Commercial property due diligence. Commercial inspections follow ASTM International's E2018 standard (Standard Guide for Property Condition Assessments), which is distinct from residential Standards of Practice. Inspectors performing Property Condition Assessments (PCAs) for commercial transactions typically hold engineering backgrounds or hold credentials recognized under ASTM E2018 guidelines.

Decision Boundaries

Choosing between inspector types requires matching the inspection purpose to the correct credential class. The table below outlines the primary classification boundaries:

Scenario Minimum Credential Required Governing Standard
Standard residential purchase State license (where required) + ASHI/InterNACHI membership ASHI SOP or InterNACHI SOP
FHA/VA loan transaction State license + HUD-recognized eligibility HUD 24 CFR Part 200
Environmental hazard assessment EPA or state-specific certification (varies by hazard) EPA guidelines; state environmental agency rules
Commercial PCA ASTM E2018-compliant qualifications ASTM International E2018
New construction phase inspection State license; some jurisdictions require ICC certification ICC Building Codes; local AHJ rules

A general home inspector is not interchangeable with a licensed structural engineer for foundation or structural assessments.
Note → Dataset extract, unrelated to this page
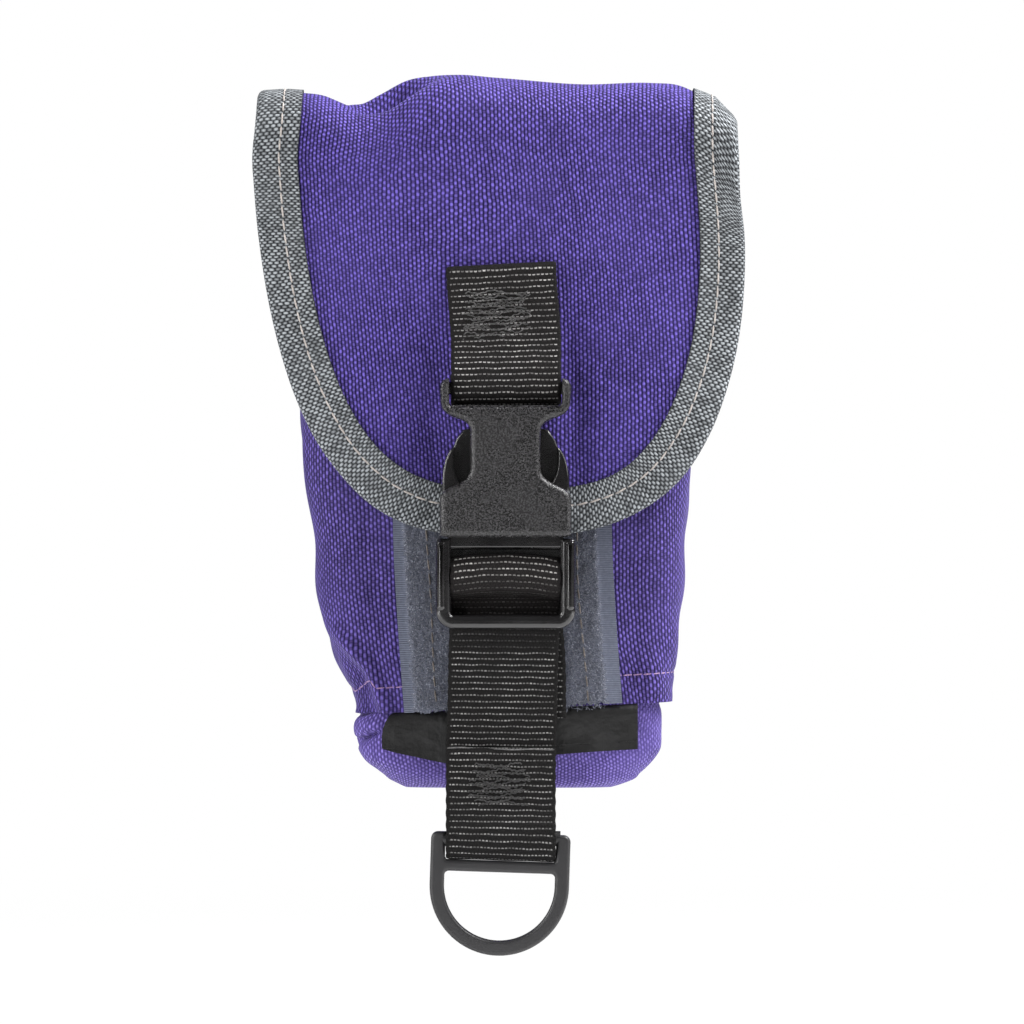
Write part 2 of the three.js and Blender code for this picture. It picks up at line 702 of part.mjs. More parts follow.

When a general inspection flags a potential structural concern, the appropriate next step is referral to a licensed Professional Engineer (PE), not a second general inspection. The structural inspection and foundation inspection guide pages outline what falls within versus outside a general inspector's scope of practice.

State licensing boards — not national certification bodies — hold enforcement authority over inspector conduct within their jurisdictions. Complaints, license revocations, and disciplinary records are maintained by the state agency, not by ASHI or InterNACHI. Verifying license status directly through the state registry, rather than relying solely on a directory listing, remains the definitive verification step.